Jennifer brings her sculpture work and a series of photographs of her underwater choreograph work captured by talented underwater photographer and artist Micah Reese. The photography series are of movements illustrating the dynamic of the depth of interpersonal darkness, the bondage of forced narratives designed to keep us in depths of trauma patterns. Finally, releasing bonds and surfacing to the new way of life and a new narrative.
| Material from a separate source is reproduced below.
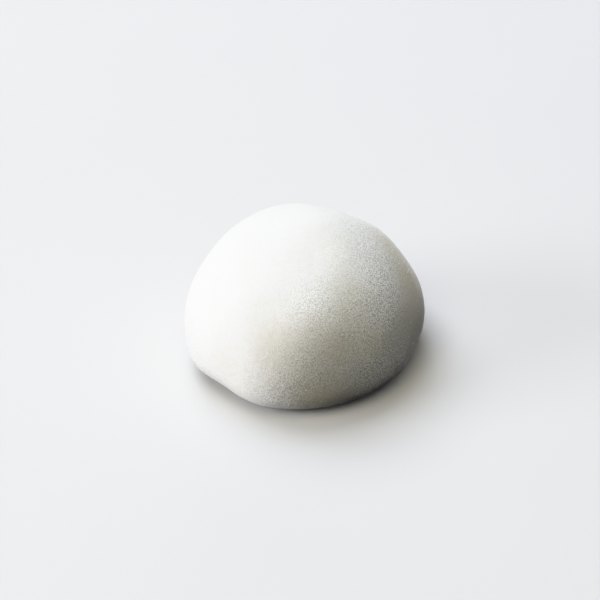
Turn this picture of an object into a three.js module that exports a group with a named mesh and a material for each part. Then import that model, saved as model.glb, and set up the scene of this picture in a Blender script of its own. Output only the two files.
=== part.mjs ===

by Jennifer Porter & Micah Reese

by Jennifer Porter

by Jennifer Porter & Micah Reese

READING

Jude Brewer

Jude’s writing has appeared in Retreat West, New Millennium Writings, Fredericksburg Literary Review, Clackamas Literary Review, Scintilla Press, Typishly, and Cultured Vultures. His nonfiction short was a finalist in the 2017 Montana Book Festival, and he was the winner of the 2017 Retreat West Flash Fiction Prize. He also produces and hosts the literary “radio theatre” podcast Storytellers Telling Stories. New episodes available Tuesdays on iTunes, Google Play, Stitcher, any podcast app, and on sttspod.com

Jason Arias

Jason Arias lives in Portland, OR. You can find some of his previous work in past issues of Oregon Humanities Magazine, Lidia Yuknavitch’s book The Misfit’s Manifesto, Perceptions Magazine, and Storytellers Telling Stories Podcast as well as other publications.